Do Both Parties Agree? Police Can’t Be Our Only Answer to Crime | Opinion
|If you were asked which presidential candidate believes that the police cannot be the only solution to achieve public safety, how would you respond?
Your reflexive answer might be Vice President Kamala Harris, who has pressed for a comprehensive approach to public safety that includes community-based solutions, investments in social services for marginalized communities, accountability of the criminal justice system, and, yes, the fair and just enforcement of the law.
But those who would go out on a limb and choose former president Donald Trump as their answer to the above question would also be correct. (Well, sort of, depending on what counts as a Trump policy position.)
Certainly, the former president’s rhetoric comes nowhere close to advocating for comprehensive community safety. Trump has doubled down on his “law and order” credentials this election cycle. On the campaign trail, he has pushed for aggressive policing tactics, the nationwide application of indiscriminate stop-and-frisk practices, and indemnifying officers sued for excessive force. Last month, Trump suggested that a “violent day” of policing would end crime, hearkening back to his suggestion as president to use the military to shoot protesters.
But consider a report published in December 2020 and authored by the President’s Commission on Law Enforcement and the Administration of Justice. The commission, which Trump created through an executive order, is comprised of 18 police chiefs and law enforcement professionals hand-picked by then-attorney general Bill Barr.
Trump has likely never read this report. It was issued with little fanfare and buried in the news cycle by other unprecedented events taking place at the time. But it contains several remarkable conclusions given Trump’s unwavering “tough-on-crime” stance. For example, the report explains that “Law enforcement alone is not a cure-all for criminal behavior, nor is it a substitute for valid behavioral health systems. It cannot backstop social programs that do not adequately treat the predicate conditions of crime in the first place.”
Or this striking quote, which could have been lifted from Harris’ talking points: “While law enforcement will always have some role addressing social problems that have an impact on public safety, the Commission recommends enhanced programs and systems to reduce the reliance on law enforcement to be the first provider of social services.”
These statements are consistent with what police leaders have said for years. In 2016, former Dallas police chief David Brown observed, “Every societal failure; we put it off on the cops to solve. Not enough mental health funding—let the cops handle it. Not enough drug addiction funding—let’s give it to the cops. Here in Dallas, we’ve got a loose dogs problem—let’s have the cops chase loose dogs…. That’s too much to ask. Policing was never meant to solve all those problems.”
Crime continues to be such a polarizing issue that points of agreement like these routinely get lost in the political rhetoric, especially during election season. The focus remains on police department funding levels rather than the fundamental question of what creates safety. Here, there is widespread alignment on the idea that the scope of policing needs to be reduced and some of their responsibilities reassigned to other sectors of society and government. Recent polling shows that the public overwhelmingly rejects candidates’ scare tactics and supports comprehensive solutions where the police have an important role in public safety but are not the entire solution.
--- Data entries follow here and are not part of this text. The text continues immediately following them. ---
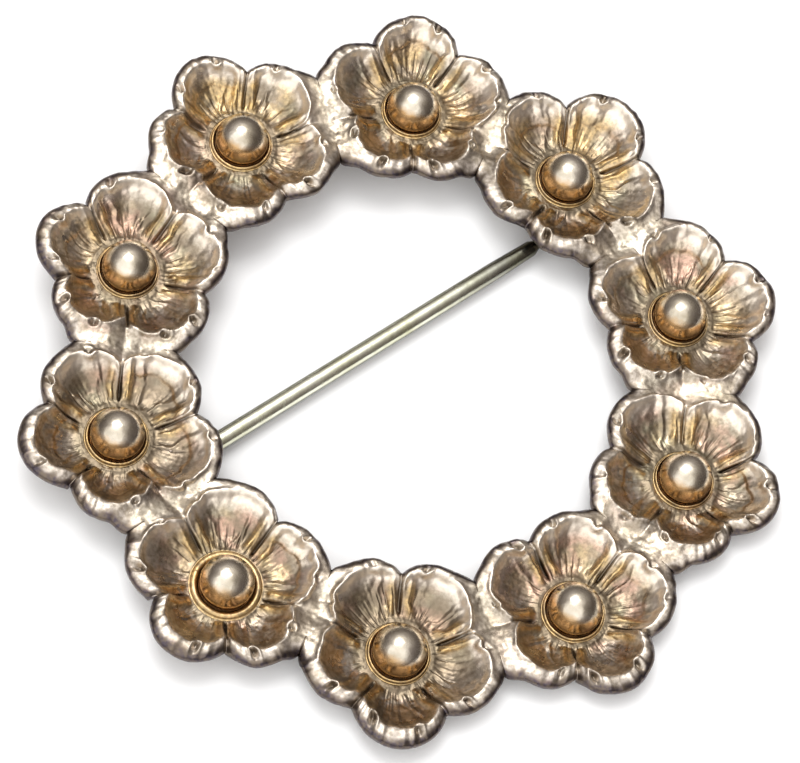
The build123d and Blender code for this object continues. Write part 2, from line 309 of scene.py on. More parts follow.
# Height of the web along its seam (share of crest_height), from the ring's hole outwards
web_table = [
    {"along": -1.00, "height": 0.88},
    {"along": -0.67, "height": 0.80},
    {"along": -0.33, "height": 0.68},
    {"along": 0.00, "height": 0.74},
    {"along": 0.33, "height": 0.88},
    {"along": 0.67, "height": 0.92},
    {"along": 1.00, "height": 0.88},
]


def column(table, name):
    return np.array([row[name] for row in table])


# The ring's own frame, from the middles of the beads
def ball_middle(name):
    low, high = (np.array(corner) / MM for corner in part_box(name))
    radius = (high[0] - low[0]) / 2
    return [(low[0] + high[0]) / 2, (low[1] + high[1]) / 2, high[2] - radius]


bead_names = [f"bead_{number:02d}" for number in range(1, 11)]
ball_middles = np.array([ball_middle(name) for name in bead_names])
ring_up = np.linalg.svd(ball_middles - ball_middles.mean(axis=0))[2][2]
ring_up *= np.sign(ring_up[2])
turn = Vector((0, 0, 1)).rotation_difference(Vector(ring_up)).to_matrix()
ring_axes = np.array(turn)
seat_levels = ball_middles - ring_up * bead_height
ring_origin = np.array([0, 0, seat_levels.mean(axis=0) @ ring_up / ring_up[2]])
centres = ((seat_levels - ring_origin) @ ring_axes)[:, :2]
outward_angles = np.degrees(np.arctan2(centres[:, 1], centres[:, 0]))
blossom_count = len(centres)


def to_world(points):
    # From the ring's own frame in millimetres to metres
    return (np.asarray(points) @ ring_axes.T + ring_origin) * MM


def unit(angle):
    # Way in the ring's plane at an angle in degrees
    angle = np.radians(angle)
    return np.stack([np.cos(angle), np.sin(angle)], axis=-1)


def smooth(share):
    # From 0 to 1 with soft ends
    share = np.clip(share, 0, 1)
    return share * share * (3 - 2 * share)


def rising(value, start, width):
    # From 0 at a start to 1 a width further on
    return smooth((value - start) / width)


def falling(value, end, width):
    # From 1 a width before an end to 0 at the end
    return smooth((end - value) / width)


def bump(distance, width):
    return np.exp(-((distance / width) ** 2))


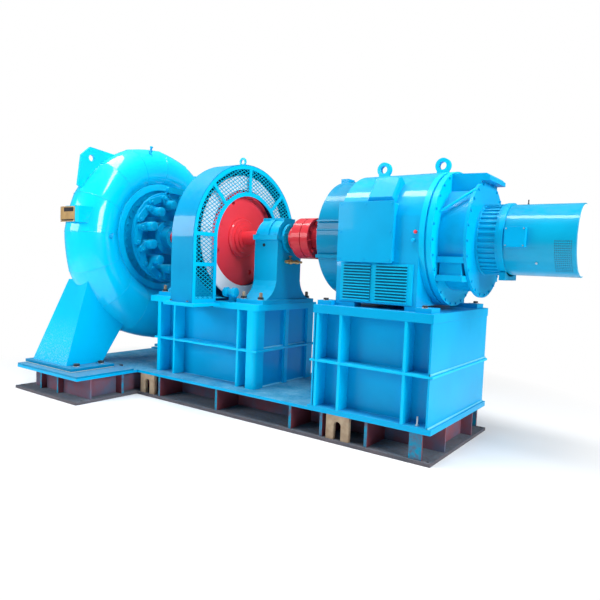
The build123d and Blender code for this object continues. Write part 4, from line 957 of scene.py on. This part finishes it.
def louvre_paint():
    """Louvres in a lighter cyan, with painted shade in the slots between them."""
    material = enamel("cyan_enamel_on_louvres", (0.0, 0.54, 0.86), (0.0, 0.48, 0.80))
    inside = material.node_tree
    point = point_of(inside)
    low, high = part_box("louvre_panel")
    first, last = (
        calc(inside, "COMPARE", point["X"], (x0 + x1) / 2, (x1 - x0) / 2)
        for x0, x1 in LOUVRE_COLUMNS
    )
    middle, half = (low.z + high.z) / 2, (high.z - low.z) / 2 - LOUVRE_RIM
    field = calc(inside, "COMPARE", point["Z"], middle, half)
    deep = calc(inside, "GREATER_THAN", point["Y"], low.y + LOUVRE_DEEP)
    column = calc(inside, "MAXIMUM", first, last)
    slot_shade = calc(inside, "MULTIPLY", calc(inside, "MULTIPLY", column, field), deep)
    # Painted shade in the louvre slots.
    return lay_over(material, slot_shade, (0.0, 0.17, 0.33))


def stator_shell():
    """A round crown between two flat sides, carried along X from end to end."""
    lean_angle = math.acos(STATOR_SIDE / STATOR_R)
    crown = np.linspace(lean_angle, math.pi - lean_angle, 49)
    outline = np.concatenate(
        [[(STATOR_SIDE, STATOR_BASE)],
         np.column_stack([STATOR_R * np.cos(crown), SHAFT_Z + STATOR_R * np.sin(crown)]),
         [(-STATOR_SIDE, STATOR_BASE)]]
    )
    rows = [np.column_stack([np.full(len(outline), x), outline]) for x in (STATOR_X, STATOR_END)]
    return (np.array(rows)[None], True, True)


finish(
    cyan, "rear_end_cover", "air_outlet_box", "generator_feet", "terminal_box", "junction_box"
)
finish(louvre_paint(), "louvre_panel")
finish(lit_bar_paint, "rear_flange_ring")
stator_paint = enamel("glossy_stator_enamel", CYAN, CYAN_DEEP, coat=0.45)
stator_skin = surface("stator_rolled_frame", [stator_shell()], stator_paint)
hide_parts("stator_frame")

# Drive end hood: a drum of sheet ahead of the stator, open at the shaft, with flat bars
# along both sides where its halves are bolted. Its darker cyan is painted shade.
HOOD_X, HOOD_R, HOOD_EDGE = 1.395, 0.530, 0.008
HOOD_BORE, HOOD_EYE, HOOD_EYE_DEEP = 0.100, 0.360, 0.034
HOOD_BARS = ((1.898, 0.014), (1.820, 0.014), (1.588, 0.030))
BAR_BACK, BAR_IN, BAR_OUT = 0.012, 0.44, 0.012
hood_long = STATOR_X - HOOD_X
hood_drum = [
    (hood_long, HOOD_BORE), (HOOD_EYE_DEEP, HOOD_BORE), (HOOD_EYE_DEEP, HOOD_EYE),
    (0.0, HOOD_EYE), (0.0, HOOD_R - HOOD_EDGE), (HOOD_EDGE, HOOD_R), (hood_long, HOOD_R),
]
hood_parts = [(turned(hood_drum, 96, [(HOOD_X, 0.0, SHAFT_Z)], X), True, "loop")]
for side in (-1, 1):
    for bar_z, bar_t in HOOD_BARS:
        y0, y1 = sorted((side * BAR_IN, side * (HOOD_R + BAR_OUT)))
        low = (HOOD_X + BAR_BACK, y0, bar_z - bar_t / 2)
        hood_parts.append(slab_part(low, (STATOR_X, y1, bar_z + bar_t / 2)))
hood_shade_paint = enamel("cyan_enamel_hood_painted_shade", (0.0, 0.26, 0.47), (0.0, 0.23, 0.42), coat=0.2)
hood_skin = surface("drive_end_drum", hood_parts, hood_shade_paint)
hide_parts("drive_end_hood")

# Generator bolting: eight small screws round the terminal box's lid, rings of bolts on
# the flange ring and the rear cover, and four large bolts through the feet.
LID_IN, LID_MIDDLE = 0.025, 4
GEN_BOLT_X, GEN_BOLT_Y, GEN_BOLT_Z = (1.57, 2.485), 0.588, 1.208
(lid_x0, lid_y, lid_z0), (lid_x1, _, lid_z1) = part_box("terminal_box")
lid_places = grid_of(
    (lid_x0 + LID_IN, (lid_x0 + lid_x1) / 2, lid_x1 - LID_IN), [lid_y],
    (lid_z0 + LID_IN, (lid_z0 + lid_z1) / 2, lid_z1 - LID_IN),
)
bolts("terminal_lid_bolts", np.delete(lid_places, LID_MIDDLE, 0), FRONT, 0.009, cyan)
ring_bolts("flange_ring_bolts", 0.545, 28, 3.0, face_x=2.495, size=0.012, paint=cyan)
ring_bolts("rear_cover_bolts", 0.457, 24, 4.0, face_x=2.737, size=0.012, paint=cyan)
bolts("generator_foot_bolts", grid_of(GEN_BOLT_X, both(GEN_BOLT_Y), [GEN_BOLT_Z]), Z, 0.026)

# Small fittings of the generator: a red earth mark and an oil nozzle on the stator's
# flat side, a stay rod on the end cover and a little box on the drive end hood.
MARK_AT, NOZZLE_AT = (2.352, -STATOR_SIDE, 1.799), (2.341, -STATOR_SIDE, 1.735)
STAY_FOOT, STAY_HEAD, STAY_R = Vector((2.495, -0.423, 1.966)), Vector((2.728, -0.3, 2.147)), 0.011
HOOD_BOX = ((1.40, -0.155, 2.24), (1.48, -0.045, 2.315))
button = [(0.0, 0.015), (0.006, 0.015), (0.009, 0.011), (0.010, 0.002)]
nozzle = [(0.0, 0.014), (0.01, 0.014), (0.012, 0.008), (0.034, 0.008), (0.036, 0.004)]
stay_line = STAY_HEAD - STAY_FOOT
stay = [(0.0, STAY_R), (stay_line.length, STAY_R)]
lathe("earth_mark", [(button, 16, [MARK_AT], FRONT)], red)
lathe("oil_nozzle", [(nozzle, 12, [NOZZLE_AT], FRONT)], lit_bar_paint)
lathe("end_cover_stay", [(stay, 12, [STAY_FOOT], stay_line)], lit_bar_paint)
surface("hood_box", [slab_part(*HOOD_BOX)], cyan)

# Exciter: a cast ring with level fins on the end plate, then a sheet cover with small
# round vent holes drawn as dark discs of painted shade, a terminal box at its side and a
# pale end cap.
FINS, FIN_X, FIN_IN, FIN_OUT, FIN_HALF, FIN_ROUND = 40, (2.757, 2.891), 0.270, 0.2845, 0.009, 0.002
VENT_X, VENT_TURN, VENT_COLUMNS, VENT_ROWS = (3.325, 3.436), (184.0, 238.0), 9, 16
VENT_R, VENT_CORE, VENT_LOW, VENT_HIGH = 0.0052, 0.2, 0.2795, 0.2815


def fin_ring():
    """Level bars round the ring: a rounded rectangle section carried along X at each turn."""
    angle = np.arange(FINS) * 2 * np.pi / FINS
    crest, top = 0.4 * FIN_HALF, FIN_OUT + FIN_ROUND
    side, out = np.array([
        (-FIN_HALF, FIN_IN), (FIN_HALF, FIN_IN), (FIN_HALF, FIN_OUT), (crest, top),
        (-crest, top), (-FIN_HALF, FIN_OUT),
    ]).T
    y = out * np.cos(angle)[:, None] - side * np.sin(angle)[:, None]
    z = SHAFT_Z + out * np.sin(angle)[:, None] + side * np.cos(angle)[:, None]
    rows = [np.stack([np.full_like(y, x), y, z], -1) for x in FIN_X]
    return (np.stack(rows, 1)[:, ::-1], True, True)


def vent_holes():
    """Round dark spots of painted shade for the vent holes in the exciter's cover, on a grid of x
    and of turn t about the shaft.

    Point = (x + hole cos a, R cos t - hole sin a sin t, Z + R sin t + hole sin a cos t).
    """
    x, t = np.meshgrid(
        np.linspace(*VENT_X, VENT_COLUMNS), np.radians(np.linspace(*VENT_TURN, VENT_ROWS))
    )
    x, t = x.ravel()[:, None, None], t.ravel()[:, None, None]
    a = np.arange(10)[None, None, :] * 2 * np.pi / 10
    hole = np.array([VENT_R, VENT_R * VENT_CORE])[None, :, None]
    far = np.array([VENT_LOW, VENT_HIGH])[None, :, None]
    spot = [
        x + hole * np.cos(a), far * np.cos(t) - hole * np.sin(a) * np.sin(t),
        SHAFT_Z + far * np.sin(t) + hole * np.sin(a) * np.cos(t),
    ]
    return (np.stack(np.broadcast_arrays(*spot), -1), True, True)


exciter_blue = enamel("cyan_enamel_exciter", (0.0, 0.37, 0.62), (0.0, 0.32, 0.56), coat=0.4)
pale = enamel(
    "pale_end_cap", (0.78, 0.84, 0.86), (0.70, 0.78, 0.82), dust=0.0, bare=0.1, rough=0.35
)
finish(cast_cyan, "exciter_stator_ring")
finish(exciter_blue, "exciter_cover")
finish(cyan, "exciter_terminal_box")
finish(pale, "exciter_end_cap")
BOX_BOLT_X, BOX_BOLT_Y, BOX_BOLT_Z = (2.985, 3.113), -0.32, (1.713, 1.839)
COVER_BOLT_AT, COVER_BOLT_AIM = (3.193, -0.214, 1.588), (0, -0.76, -0.65)
EXCITER_FOOT = ((2.905, -0.16, 1.445), (2.953, 0.16, 1.51))
SPIKE_AT, SPIKE_STUD = (3.054, 0.0, 2.05), 0.03
surface("exciter_ring_fins", [fin_ring()], cast_cyan)
bolts("exciter_box_bolts", grid_of(BOX_BOLT_X, [BOX_BOLT_Y], BOX_BOLT_Z), FRONT, 0.006, zinc)
bolts("exciter_cover_bolt", [COVER_BOLT_AT], COVER_BOLT_AIM, 0.010, zinc)
surface("exciter_foot", [slab_part(*EXCITER_FOOT)], cast_cyan)
surface("exciter_vent_holes", [vent_holes()], dark_field_and_hole_shade)
bolts("exciter_lifting_spike", [SPIKE_AT], Z, 0.010, stud=SPIKE_STUD)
The good news is that investments in a preventative and holistic approach have gained traction over the past four years. Violent crime rates are trending down across the country. Cities like Baltimore, Boston, and Detroit are seeing marked decreases in violent crime, which local experts have attributed to comprehensive violence reduction strategies. In San Diego, 98 percent of calls for mental health related concerns that armed law enforcement would have responded to are now addressed by a trained mobile crisis response team staffed by a clinician.
The Trump commission’s report is, of course, not entirely acceptable to those committed to justice reform. But when a group of traditional law enforcement officials publicly acknowledges the limitations of its profession in a year when homicides in the U.S. were spiking, the country should take notice.
As Salt Lake City Police Chief Michael Brown testified to the commission, “We are the most expensive, least effective tool to directly impact the underlying issues of mental health and substance abuse that lead to homelessness. In essence we became the Swiss Army knife of social reform.” That approach is not fair to the police nor to the communities they serve. Just ask Trump’s own policing commission.
Ed Chung is the vice president of initiatives for Vera Action and a former senior advisor and federal prosecutor at the U.S. Department of Justice.
The views expressed in this article are the writer’s own.